NEW YORK CITY OFFICE OF
ADMINISTRATIVE TRIALS AND HEARINGS
In the Matter of
- against -
RAYMOND E. KRAMER, Administrative Law Judge
Petitioner, the Police Department, brought this proceeding to determine its right to retain a vehicle seized as the alleged instrumentality of a crime pursuant to section 14-140 of the Administrative Code. The respondent is Bernard Green, the registered owner of the seized vehicle and the driver of the vehicle at the time it was seized. This proceeding is mandated by Krimstock v. Kelly, 99 Civ. 12041 (MBM), amended order and judgment (S.D.N.Y. Jan. 22, 2004), as amended December 23, 2004. See generally Krimstock v. Kelly, 306 F.3d 40 (2d Cir. 2002), cert. denied sub nom. Kelly v. Krimstock, 539 U.S. 969 (2003); County of Nassau v. Canavan, 1 N.Y.3d 134, 770 N.Y.S.2d 277 (2003).

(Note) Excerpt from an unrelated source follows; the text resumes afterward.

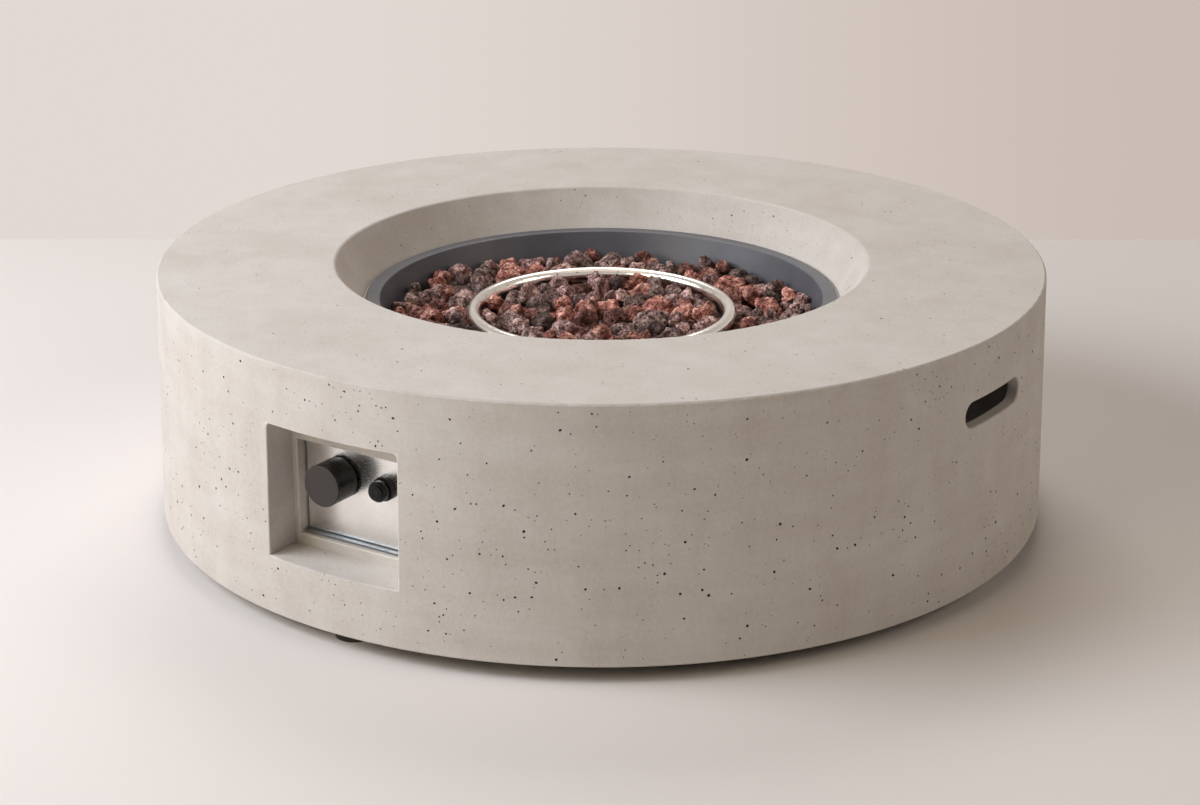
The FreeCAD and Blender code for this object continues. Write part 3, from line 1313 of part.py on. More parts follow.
def make_rocks():
    chance = random.Random(7)
    clear = size("rock_clearance")
    press = 1 - size("rock_press")
    top = size("floor_gap") + size("body_height")
    floor = top - size("ledge_depth") - size("pan_depth")
    wall_low = size("pan_rim") - size("pan_rim_width") - size("pan_slope")
    slope = size("pan_slope") / (size("pan_depth") + size("pan_rim_height"))
    ring_z = top - size("ring_drop")
    cross_z = top - size("cross_drop")
    ring = size("ring_radius")
    tube = size("ring_tube")
    highest = top - size("rock_top_drop")

    # things that the rocks lie around, each a line from one point to another with a radius
    reach = ring + size("riser_tube") + 1
    bars = [(V(-reach, 0, cross_z), V(reach, 0, cross_z), size("cross_tube")),
            (V(0, 0, floor), V(0, 0, cross_z), size("feed_nut_flats") / math.sqrt(3))]
    for sign in (1, -1):
        x, y, low = probe_point(sign)
        inner = 1 - (size("bracket_length") - 2 * size("bracket_half")) / size("probe_circle")
        bars.append((V(x, y, floor), V(x, y, floor + size("electrode_high")),
                     size("insulator_radius") + size("bracket_tube_wall")))
        bars.append((V(x, y, floor - 4), V(x * inner, y * inner, floor - 4),
                     size("bracket_half") + 2))
        bars.append((V(sign * ring, 0, cross_z), V(sign * ring, 0, ring_z), size("riser_tube")))

    def nearest_on(bar, point):
        start, end, radius = bar
        along = end - start
        share = (point - start).dot(along) / along.dot(along)
        return start + along * min(1.0, max(0.0, share))

    obstacles = []
    for start, end, radius in bars:
        steps = int((end - start).Length / 4) + 1
        for k in range(steps + 1):
            obstacles.append((start + (end - start) * (k / steps), radius))

    radii = []
    for k in range(900):
        share = chance.random() ** 1.5
        radii.append(size("rock_small") + share * (size("rock_large") - size("rock_small")))
    radii.sort(key=lambda radius: chance.uniform(0, 9) - radius)

    rocks = []

    def landing(x, y, radius):
        height = floor + radius * press
        under = None
        for index, (centre, other) in enumerate(rocks):
            apart = (centre.x - x) ** 2 + (centre.y - y) ** 2
            total = ((other + radius) * press) ** 2
            if apart < total:
                level = centre.z + math.sqrt(total - apart)
                if level > height:
                    height = level
                    under = index
        for centre, other in obstacles:
            apart = (centre.x - x) ** 2 + (centre.y - y) ** 2
            total = (other + radius * press) ** 2
            if apart < total:
                level = centre.z + math.sqrt(total - apart)
                if level > height:
                    height = level
                    under = -1 if centre.z < cross_z - 1 else "cross"
        return height, under

    def clear_of_ring(x, y, z, radius):
        across = abs(math.hypot(x, y) - ring)
        if math.hypot(across, z - ring_z) < radius * press + tube + 0.4:
            return False
        return z < ring_z or across > radius * 0.8 + tube

    found = []
    for radius in radii:
        best = None
        for attempt in range(40):
            turn = chance.uniform(0, 2 * math.pi)
            out = wall_low * math.sqrt(chance.random())
            x = out * math.cos(turn)
            y = out * math.sin(turn)
            z, under = landing(x, y, radius)
            side = wall_low + slope * (z - floor)
            if under == -1 or out + radius * press * 1.03 > side or z + radius * press > highest:
                continue
            if not clear_of_ring(x, y, z, radius):
                continue
            if best is None or z - radius < best[2] - best[4]:
                best = (x, y, z, under, radius)
        if best is None:
            continue
        found.append(best)
        rocks.append((V(*best[:3]), radius))
    print("lava rocks:", len(rocks), "of", len(radii))

    kinds = {"lava_rocks_red": [], "lava_rocks_mauve": [], "lava_rocks_grey": []}
    names = list(kinds)
    wall_in = slope / math.hypot(1, slope)
    for index, (centre, radius) in enumerate(rocks):
        planes = [(V(0, 0, -1), centre.z - floor - clear)]
        touching = []
        for other, (place_, reach) in enumerate(rocks):
            toward = place_ - centre
            apart = toward.Length
            if other == index or apart > reach + radius:
                continue
            toward.normalize()
            room = (apart * apart + radius * radius - reach * reach) / (2 * apart)
            planes.append((toward, room - clear))
            touching.append(toward)
        for bar in bars:
            toward = nearest_on(bar, centre) - centre
            apart = toward.Length
            if apart < radius + bar[2] + 1:
                toward.normalize()
                planes.append((toward, apart - bar[2] - 3 * clear))
        out = math.hypot(centre.x, centre.y)
        if out > 1:
            away = V(centre.x / out, centre.y / out, 0)
            toward = away * ring + V(0, 0, ring_z) - centre
            apart = toward.Length
            bulge = 0 if out > ring else radius * radius / (2 * (ring - tube))
            if apart < radius + tube + 2:
                toward.normalize()
                planes.append((toward, apart - tube - 3 * clear - bulge))
            to_wall = (wall_low + slope * (centre.z - floor) - out) * math.cos(math.asin(wall_in))
            bulge = radius * radius / (2 * wall_low)
            planes.append((V(away.x, away.y, -wall_in), to_wall - bulge - 3 * clear))
        if found[index][3] is None:
            touching.append(V(0, 0, -1))
        if found[index][3] == "cross":
            toward = nearest_on(bars[0], centre) - centre
            touching.append(toward.normalize())
        corners = rock_corners(chance, centre, radius - clear, planes, touching)
        kinds[chance.choices(names, (4, 3, 3))[0]].append(convex_solid(corners))
    for name, solids in kinds.items():
        shape_node(name, Part.makeCompound(solids))


make_concrete()
make_feet()
make_pan()
make_burner()
make_mixer()
make_hose()
make_hose_ends()
make_tray()
make_panel()
make_knob()
make_valve()
make_springs()
make_igniter()
make_probes()
make_leads()
make_rocks()
doc.recompute()

for thing in doc.Objects:
    if "Invalid" in thing.State or "Error" in thing.State:
        raise RuntimeError("failed object: " + thing.Label)
for piece in NODES:
    if piece.Shape.isNull() or not piece.Shape.isValid():
        raise RuntimeError("bad shape: " + piece.Label)
    if piece.Shape.Volume <= 0:
        raise RuntimeError("no volume: " + piece.Label)

os.makedirs("parts", exist_ok=True)
for piece in NODES:
    piece.Shape.exportStep("parts/" + piece.Label + ".step")
print(len(NODES), "pieces written")
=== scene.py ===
import json
import math
import random

import bmesh
import bpy
import numpy as np
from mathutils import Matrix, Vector
from mathutils.kdtree import KDTree


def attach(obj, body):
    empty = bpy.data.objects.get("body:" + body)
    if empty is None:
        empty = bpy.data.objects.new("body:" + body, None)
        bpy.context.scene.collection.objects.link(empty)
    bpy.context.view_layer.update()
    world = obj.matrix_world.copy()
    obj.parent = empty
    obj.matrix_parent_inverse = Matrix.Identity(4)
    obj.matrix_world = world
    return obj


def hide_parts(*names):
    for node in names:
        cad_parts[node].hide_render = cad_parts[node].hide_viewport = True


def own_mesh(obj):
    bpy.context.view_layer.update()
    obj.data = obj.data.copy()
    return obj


# Round concrete fire pit table with lava rock, a ring burner and a recessed control panel.
# Metres, +Z up. The recess faces -Y and the hand slots are at +X and -X.

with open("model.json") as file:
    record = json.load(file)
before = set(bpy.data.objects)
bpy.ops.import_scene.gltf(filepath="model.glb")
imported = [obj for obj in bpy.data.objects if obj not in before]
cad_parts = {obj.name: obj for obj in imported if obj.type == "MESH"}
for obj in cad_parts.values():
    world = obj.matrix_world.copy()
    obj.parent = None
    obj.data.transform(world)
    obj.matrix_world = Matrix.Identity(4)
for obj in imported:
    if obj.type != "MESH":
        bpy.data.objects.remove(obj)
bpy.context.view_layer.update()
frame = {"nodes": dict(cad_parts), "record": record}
NODES = frame["nodes"]


# Sizes of the concrete shell
BASE_RADIUS = 0.5335
TOP_RADIUS = 0.527
BASE_HEIGHT = 0.018
TOP_HEIGHT = 0.308
MOUTH_RADIUS = 0.318
LEDGE_RADIUS = 0.286
LEDGE_HEIGHT = 0.258

# Half width, low edge and high edge of the recess, and of the window in its back wall
RECESS = (0.0873, 0.0854, 0.2374)
WINDOW = (0.0810, 0.0974, 0.2074)
WINDOW_FACE = -0.480

# Middle and half size of a hand slot, along Y and along Z, and the least X of its wall
SLOT_MIDDLE = (-0.0155, 0.229)
SLOT_HALF = (0.0633, 0.0148)
SLOT_WALL = 0.4

# The knob's front face is the part with a smaller Y than this
KNOB_FACE = -0.5020


# Camera and stage
CAMERA_AT = Vector((1.6425, -2.5157, 1.2007))
CAMERA_TO = Vector((-0.0014, -0.0009, 0.1208))
CAMERA_LENS = 78.34
VIEW_TURN = math.radians(33.14)
TO_RIGHT = Vector((math.cos(VIEW_TURN), math.sin(VIEW_TURN), 0))
TO_BACK = Vector((-math.sin(VIEW_TURN), math.cos(VIEW_TURN), 0))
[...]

The vehicle at issue is a 1997 Toyota Avalon, property clerk voucher B117522, which was seized by petitioner on September 24, 2005, incident to respondent’s arrest for driving while intoxicated. Following receipt of respondent’s demand for a hearing on October 14, 2005 (Pet. Ex.1), petitioner scheduled a hearing before this tribunal for October 21, 2005. Petitioner duly served notice of the hearing on respondent, by mail, at two addresses: a Delaware address provided by respondent on his hearing request form; and a Pennsylvania address obtained from his registration information (Pet. Exs. 1, 5). Petitioner’s counsel also left several voicemail messages on respondent’s home and cell phone numbers, as provided by him on his hearingrequest form (Pet. Ex. 1), further remindinghim of the time, date and place of the hearing. Despite such notice, neither respondent nor anyone on his behalf appeared.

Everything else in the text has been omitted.